By 1982, Miles was working as a special education teacher in Columbia, S.C., when she met her husband, a Soldier stationed at Fort Jackson, S.C.
The couple met while shopping at K-mart.
“I consider me his ‘blue light special,’ ” Miles joked.
Five years later, the Miles family, which grew to include daughter Aisha, and son Trier, moved to Rheinberg, Germany. Miles worked as coordinator for the Installation Volunteer Corps and Army Family Action Plan Program.
“Things were not computerized then,” Miles said in regard to registration of volunteers and tracking service hours. “We worked out of a 10-story building and maybe had about 200 volunteers.”
In 1990, the family moved to Belgium where Miles worked as a budget assistant in finance and later for the Directorate of Family and Morale, Welfare and Recreation Budget Office.
During her spare time, she volunteered with the American Women’s Activity Germany and as a fashion model with other civilians and Soldiers in Amsterdam. During that time, she also was the director of a chapel youth ministry.
In 1996, Miles relocated with her family to Daegu, South Korea, where she was director of Family Child Care and the Child Development Center.
She also volunteered as a ski instructor and as a team leader for a religious group for military spouses. Miles also oversaw the multicultural youth ministry at Camp Walker Chapel in Daegu.
“Everything I am is because of the foundation of my religious beliefs as a Christian,” Miles said.

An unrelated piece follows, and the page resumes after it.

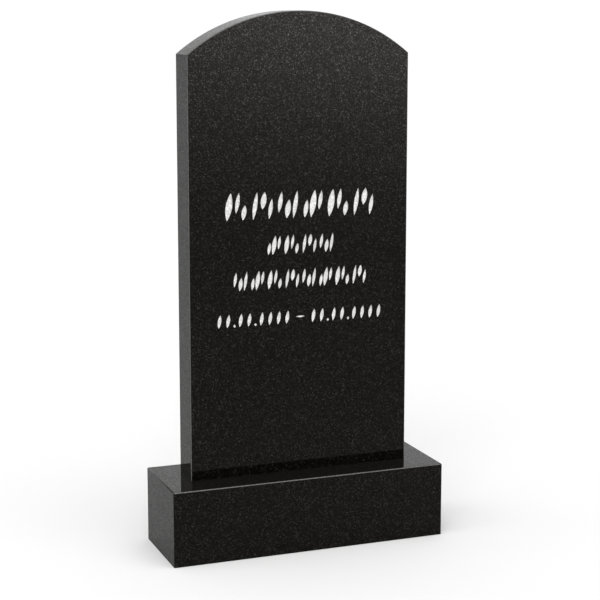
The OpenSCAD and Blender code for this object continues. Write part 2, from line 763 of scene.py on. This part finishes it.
@dataclass
class Slab:
    """The upright slab: straight sides, one arc for its top, and the strokes in its front.

    Attributes:
        low: lowest corner of its box.
        high: highest corner of its box.
        arch_rise: height of the crown above the shoulders.
        arris: how far the arris reaches along each face.
        arris_steps: stretches that the arris is made in.
        arris_flatness: 1 for a round arris, towards 2 for a flat bevel.
        foot_arris: how far the arris at the foot of the front and the back reaches.
        arch_steps: stretches that the arch is made in.
        side_steps: stretches that each straight side is made in.
        margin: width of the strip beside an arris that keeps the wide faces truly flat.
    """

    low: Vector
    high: Vector
    arch_rise: float = 90 * MM
    arris: float = 2 * MM
    arris_steps: int = 5
    arris_flatness: float = 1.6
    foot_arris: float = 0.8 * MM
    arch_steps: int = 120
    side_steps: int = 10
    margin: float = 0.3 * MM

    def __post_init__(self) -> None:
        """Works out the arc of the arch."""
        self.half_width = (self.high.x - self.low.x) / 2
        self.radius = (self.half_width**2 + self.arch_rise**2) / (2 * self.arch_rise)
        self.centre = self.high.z - self.radius

    def outline(self, inset: float) -> list[Point]:
        """Gives the slab's outline, drawn in by an inset.

        Args:
            inset: how far inside the true outline it lies.

        Returns:
            Its points from the left foot up, over the arch and down to the right foot.
        """
        half = self.half_width - inset
        radius = self.radius - inset
        turn = math.asin(half / radius)
        shoulder = self.centre + radius * math.cos(turn)
        foot = self.low.z + inset * self.foot_arris / self.arris
        rises = [foot + (shoulder - foot) * i / self.side_steps for i in range(self.side_steps)]
        left = [(-half, z) for z in rises]
        arch = []
        for i in range(self.arch_steps + 1):
            angle = turn * (2 * i / self.arch_steps - 1)
            arch.append((radius * math.sin(angle), self.centre + radius * math.cos(angle)))
        right = [(half, z) for z in reversed(rises)]
        return left + arch + right

    def levels(self) -> list[Point]:
        """Works out where the rings round the slab lie.

        Returns:
            Each ring's inset and its place in Y, from front to back.
        """
        bevel = arris_profile(self.arris, self.arris_steps, self.arris_flatness)
        depths = [(inset, self.low.y + back) for inset, back in bevel]
        depths.append((0.0, self.low.y + self.arris + self.margin))
        middle = self.low.y + self.high.y
        return depths + [(inset, middle - y) for inset, y in reversed(depths)]

    def rings(self, bm: bmesh.types.BMesh) -> list[list[bmesh.types.BMVert]]:
        """Makes the rings and the faces between them.

        Args:
            bm: the mesh.

        Returns:
            The rings, from front to back.
        """
        rings = [
            [bm.verts.new((x, y, z)) for x, z in self.outline(inset)] for inset, y in self.levels()
        ]
        # The middle of the front arris is eased, with a lighter finish that is partly a painted
        # highlight along the edge, and the whole rear arris is honed
        strips = len(rings) - 1
        finishes = [Face.POLISHED] * strips
        finishes[1 : self.arris_steps - 1] = [Face.EASED_HIGHLIGHT] * (self.arris_steps - 2)
        finishes[strips - self.arris_steps :] = [Face.HONED] * self.arris_steps
        for front, back, finish in zip(rings, rings[1:], finishes):
            for i in range(len(front) - 1):
                face = bm.faces.new((front[i], front[i + 1], back[i + 1], back[i]))
                face.smooth = True
                face.material_index = finish
        underside = [ring[0] for ring in rings] + [ring[-1] for ring in reversed(rings)]
        bm.faces.new(underside).material_index = Face.SAWN
        return rings

    def fill(
        self, bm: bmesh.types.BMesh, loops: list[list[bmesh.types.BMVert]], finish: Face
    ) -> None:
        """Makes the front or the back, with triangles inside its outline and outside the strokes.

        Args:
            bm: the mesh.
            loops: the vertices of the outline, and then those of each stroke's rim.
            finish: the finish of the face.
        """
        verts = [vert for loop in loops for vert in loop]
        outlines = []
        for loop in loops:
            first = outlines[-1][-1] + 1 if outlines else 0
            outlines.append(list(range(first, first + len(loop))))
        # The face is filled in millimetres, where rounding does no harm. Each triangle names the
        # outlines that it lies in, and those inside a stroke are left out
        flat = [Vector((vert.co.x / MM, vert.co.z / MM)) for vert in verts]
        inside = 1
        same_point = 1e-4
        _, _, triangles, sources, _, homes = delaunay_2d_cdt(flat, [], outlines, inside, same_point)
        for corners, home in zip(triangles, homes):
            if home == [0]:
                face = bm.faces.new([verts[sources[corner][0]] for corner in corners])
                face.material_index = finish
                face.smooth = False

    def front(
        self, bm: bmesh.types.BMesh, ring: list[bmesh.types.BMVert], strokes: list[Stroke], depth: float
    ) -> None:
        """Makes the front face round the strokes, and cuts them.

        Args:
            bm: the mesh.
            ring: the vertices that bound the face.
            strokes: the strokes to cut.
            depth: their depth.
        """
        y = ring[0].co.y
        rims = [[bm.verts.new((x, y, z)) for x, z in stroke.rim()] for stroke in strokes]
        self.fill(bm, [ring[::-1], *rims], Face.POLISHED)
        for stroke, rim in zip(strokes, rims):
            stroke.cut(bm, rim, depth)

    def build(self, inscription: Inscription) -> bpy.types.Object:
        """Makes the slab.

        Args:
            inscription: the rows of strokes in its front.

        Returns:
            The slab as one closed mesh.
        """
        bm = bmesh.new()
        rings = self.rings(bm)
        self.front(bm, rings[0], inscription.strokes(), inscription.depth)
        self.fill(bm, [rings[-1][::-1]], Face.HONED)
        return finish_mesh("arched_slab", bm)


@dataclass
class Plinth:
    """The block that the slab stands on.

    Attributes:
        low: lowest corner of its box.
        high: highest corner of its box.
        arris: how far the arris reaches along each face.
        arris_steps: stretches that the arris is made in.
        arris_shape: 0.5 for a round arris, down to 0.25 for a flat one.
    """

    low: Vector
    high: Vector
    arris: float = 2 * MM
    arris_steps: int = 5
    arris_shape: float = 0.4

    # A face is level, or turns back, or slopes to the front, where its normal passes these
    LEVEL = 0.9
    TURNED = 0.1
    SLOPED = 0.3
    # The block's own faces have no edge shorter than this many times the arris
    LONG = 10

    def finish(self, normal: Vector) -> Face:
        """Chooses the finish of a face.

        Args:
            normal: the way that the face looks.

        Returns:
            Its finish: sawn underneath, honed behind, eased along the front's top arris with a lighter
            finish that is partly a painted highlight, painted lighter on top as painted light from
            above, and polished everywhere else.
        """
        if normal.z < -self.LEVEL:
            return Face.SAWN
        # A level top gets the finish that is painted lighter, as painted light from above
        if normal.z > self.LEVEL:
            return Face.PAINTED_LIGHT_LEDGE
        if normal.y > self.TURNED:
            return Face.HONED
        # The front's top arris gets the lighter finish, partly a painted highlight
        if normal.y < -self.SLOPED and normal.z > self.SLOPED:
            return Face.EASED_HIGHLIGHT
        return Face.POLISHED

    def build(self) -> bpy.types.Object:
        """Makes the plinth.

        Returns:
            The plinth as one closed mesh.
        """
        bm = bmesh.new()
        bmesh.ops.create_cube(bm, size=1.0)
        middle = (self.low + self.high) / 2
        size = self.high - self.low
        for vert in bm.verts:
            vert.co = middle + Vector(a * b for a, b in zip(vert.co, size))
        worked = [e for e in bm.edges if max(v.co.z for v in e.verts) > self.low.z + self.arris]
        bmesh.ops.bevel(
            bm,
            geom=worked,
            offset=self.arris,
            segments=self.arris_steps,
            profile=self.arris_shape,
            affect="EDGES",
        )
        for face in bm.faces:
            face.smooth = min(edge.calc_length() for edge in face.edges) < self.LONG * self.arris
            face.material_index = self.finish(face.normal)
        return finish_mesh("plinth_block", bm)


class Headstone:
    """The two stones and their finishes."""

    def __init__(self) -> None:
        """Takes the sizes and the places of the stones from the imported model."""
        self.slab = Slab(*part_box("headstone_slab"))
        self.plinth = Plinth(*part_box("plinth"))
        self.inscription = Inscription(crown=self.slab.high.z)
        self.finishes = [finish.material() for finish in (POLISHED, EASED_HIGHLIGHT, PAINTED_LIGHT_LEDGE, HONED, SAWN, CUT)]

    def dress(self, piece: bpy.types.Object, node: str) -> None:
        """Puts the finishes on a stone and sets it in the frame.

        Args:
            piece: the stone.
            node: the name of the solid that it stands for.
        """
        for material in self.finishes:
            piece.data.materials.append(material)
        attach(piece, BODY)
        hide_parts(node)
        log.info("%s: %d faces, stands for %s", piece.name, len(piece.data.polygons), node)

    def build(self) -> None:
        """Makes both stones."""
        self.dress(self.slab.build(self.inscription), "headstone_slab")
        self.dress(self.plinth.build(), "plinth")


# ---------------------------------------------------------------------------------------------
# The studio
# ---------------------------------------------------------------------------------------------


@dataclass(frozen=True)
class SoftLight:
    """A wide soft light from far off, which falls the same on the whole studio.

    Attributes:
        name: its name.
        way: the direction that it comes from.
        spread: its width as seen from the studio, in degrees.
        strength: how bright white paper facing it gets, where the room's own glow is about 1.
    """

    name: str
    way: tuple[float, float, float]
    spread: float
    strength: float

    def build(self) -> None:
        """Makes the light and puts it in the scene."""
        lamp = bpy.data.lights.new(self.name, "SUN")
        lamp.angle = math.radians(self.spread)
        lamp.energy = self.strength * math.pi
        made = bpy.data.objects.new(self.name, lamp)
        made.rotation_euler = Vector(self.way).to_track_quat("Z", "Y").to_euler()
        bpy.context.scene.collection.objects.link(made)


@dataclass(frozen=True)
class Studio:
    """A white floor in a white room under soft light, and the camera.

    Attributes:
        room: colour of the room up to the horizon.
        walls: colour of its walls above the horizon.
        wall_rise: sine of the elevation where the walls' colour starts, and where it is full.
        ceiling: colour of its ceiling.
        ceiling_rise: sine of the elevation where the ceiling starts, and where it is full.
        glow: colour of the wide low light on the front wall.
        glow_rise: sine of the elevation where that light starts, and where it is full.
        glow_fall: sine of the elevation where it starts to fade, and where it has gone.
        glow_side: which way it lies, as a direction along the floor.
        glow_spread: cosine of the angle from there where it starts, and where it is full.
        floor_colour: colour of the floor.
        floor_radius: radius of the floor.
        floor_sides: sides of the floor's outline.
        stand: where the camera stands.
        heading: how far the camera turns from straight ahead to its right, in degrees.
        pitch: how far it looks down, in degrees.
        lens: its focal length in millimetres.
        film: width of its film in millimetres.
        rise: how far its film is shifted, as a share of its width.
        lights: the soft lights, each from its own side.
    """

    room: Colour = (1.02, 1.02, 1.02)
    walls: Colour = (1.5, 1.5, 1.5)
    wall_rise: tuple[float, float] = (-0.02, 0.15)
    ceiling: Colour = (0.25, 0.25, 0.25)
    ceiling_rise: tuple[float, float] = (0.4, 0.7)
    glow: Colour = (10.5, 10.1, 9.6)
    glow_rise: tuple[float, float] = (-0.211, 0.1)
    glow_fall: tuple[float, float] = (0.02, 0.14)
    glow_side: tuple[float, float, float] = (0.67, -0.74, 0.0)
    glow_spread: tuple[float, float] = (0.74, 1.0)
    floor_colour: Colour = (0.503, 0.503, 0.503)
    floor_radius: float = 4.5
    floor_sides: int = 96
    stand: tuple[float, float, float] = (-1.2139, -3.2045, 1.1630)
    heading: float = 20.925
    pitch: float = 8.777
    lens: float = 96.012
    film: float = 36.0
    rise: float = -0.075
    lights: tuple[SoftLight, ...] = (
        SoftLight("overhead_light", (0.0, -0.03, 1.0), 60.0, 0.63),
        SoftLight("front_left_light", (-0.41, -0.71, 0.57), 45.0, 0.64),
        SoftLight("left_light", (-0.82, 0.0, 0.57), 45.0, 0.33),
        SoftLight("front_right_light", (0.25, -0.43, 0.87), 45.0, 0.28),
    )

    def floor(self) -> None:
        """Makes the floor, level with the plinth's underside."""
        made = bpy.data.materials.new("white_floor")
        made.use_nodes = True
        graph = Graph(made.node_tree)
        shader = graph.node(
            "ShaderNodeBsdfPrincipled",
            None,
            {"Base Color": self.floor_colour, "Roughness": 1.0, "Specular IOR Level": 0.0},
        )
        graph.node("ShaderNodeOutputMaterial", None, {0: shader.outputs[0]})
        bm = bmesh.new()
        bmesh.ops.create_circle(bm, cap_ends=True, radius=self.floor_radius, segments=self.floor_sides)
        mesh = bpy.data.meshes.new("floor")
        bm.to_mesh(mesh)
        bm.free()
        mesh.materials.append(made)
        piece = bpy.data.objects.new("floor", mesh)
        bpy.context.scene.collection.objects.link(piece)

    def light(self) -> None:
        """Lights the studio with the room's own glow and the soft lights."""
        world = bpy.data.worlds.new("white_room")
        world.use_nodes = True
        graph = Graph(world.node_tree)
        way = graph.node("ShaderNodeTexCoord").outputs["Generated"]
        height = graph.value("ShaderNodeSeparateXYZ", None, {0: way}, "Z")
        facing = graph.value(
            "ShaderNodeVectorMath", {"operation": "DOT_PRODUCT"}, {0: way, 1: self.glow_side}, "Value"
        )
        rise = height.ramp(*self.glow_rise)
        strip = rise * rise * (1.0 - height.ramp(*self.glow_fall))
        walls = graph.mixed(height.ramp(*self.wall_rise), self.room, self.walls)
        upper = graph.mixed(height.ramp(*self.ceiling_rise), walls, self.ceiling)
        whole = graph.mixed(strip * facing.ramp(*self.glow_spread), upper, self.glow)
        shader = graph.node("ShaderNodeBackground", None, {"Color": whole, "Strength": 1.0})
        graph.node("ShaderNodeOutputWorld", None, {0: shader.outputs[0]})
        bpy.context.scene.world = world
        for lamp in self.lights:
            lamp.build()

    def camera(self) -> None:
        """Sets up the camera."""
        view = bpy.data.cameras.new("camera")
        view.sensor_width = self.film
        view.lens = self.lens
        view.shift_y = self.rise
        made = bpy.data.objects.new("camera", view)
        made.location = self.stand
        made.rotation_euler = (math.radians(90 - self.pitch), 0.0, math.radians(-self.heading))
        bpy.context.scene.collection.objects.link(made)
        bpy.context.scene.camera = made

    def build(self) -> None:
        """Sets up the floor, the light and the camera."""
        self.camera()
        self.floor()
        self.light()
        bpy.context.scene.view_settings.view_transform = "Standard"


def main() -> None:
    """Builds the studio and the headstone."""
    logging.basicConfig(level=logging.INFO, format="%(name)s: %(message)s")
    Studio().build()
    Headstone().build()


if __name__ == "__main__":
    main()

Three years later, the family moved to Mannheim, Germany, where Miles continued her work as an FCC and CDC director. She and her husband oversaw a singles ministry and she led a youth ministry.
From 2007 to 2009, Miles was the Family Programs coordinator in Kaiserslauten until her husband received orders for duty at Fort Meade.
She arrived at Fort Meade in 2009, and her husband retired from the Army Reserve. He then became the chief of ACS at Adelphi Laboratory Center.
Tripling in size
When Miles began her tenure at Fort Meade, there were about 846 registered volunteers. Today, there are 2,900.
Her first step in her new position was to survey the volunteer needs of the community.
“A lot of people didn’t know the program existed,” she said.
After the survey, Miles formed partnerships with organizations off post to provide viable volunteer opportunities for nontraditional volunteers.
Virtual volunteering became popular for those who had small children at home, but still wanted to sharpen employable skills and give back to the community. She also worked hard to tailor the program to specific groups such as retirees and veterans.
Retired Col. Edward C. Rothstein, who was the garrison commander at the time, also reached out to Miles and other garrison leaders to inquire about starting a program for Fort Meade youth.
Miles met with the leaders and proposed creating a youth volunteer program. After weighing the pros and cons, a program that later became the Teen Leadership Challenge was launched in 2012.
The challenge provides teens with required service learning hours for graduation and skills for the job market.
Today, the garrison’s volunteer program maintains a partnership with Sarah’s House, Hospice of the Chesapeake, Honor Flight of BWI and Wreaths Across America.
Miles also introduced the Presidential Volunteer Service Award to Fort Meade’s annual Volunteer Banquet to recognize volunteers who have earned more than 100 community-service hours. To date, more than 1,000 Fort Meade volunteers have received the award.
As for her retirement, Miles said she looks forward to spending time with her two grandchildren and traveling. Her husband will retire from his position at Adelphi in March after 43 years of Army, Reserve and civilian service.
The couple plans to move from their home in Bowie to Charlotte, N.C., in about a year.
To the many volunteers who have worked with Miles during the past seven years, she has prepared a farewell that she will share at her luncheon.
“Please know that I genuinely appreciate and value your commitment of time toward bettering our community,” Miles wrote. “ … To my friends around the world, I’ll see you later!”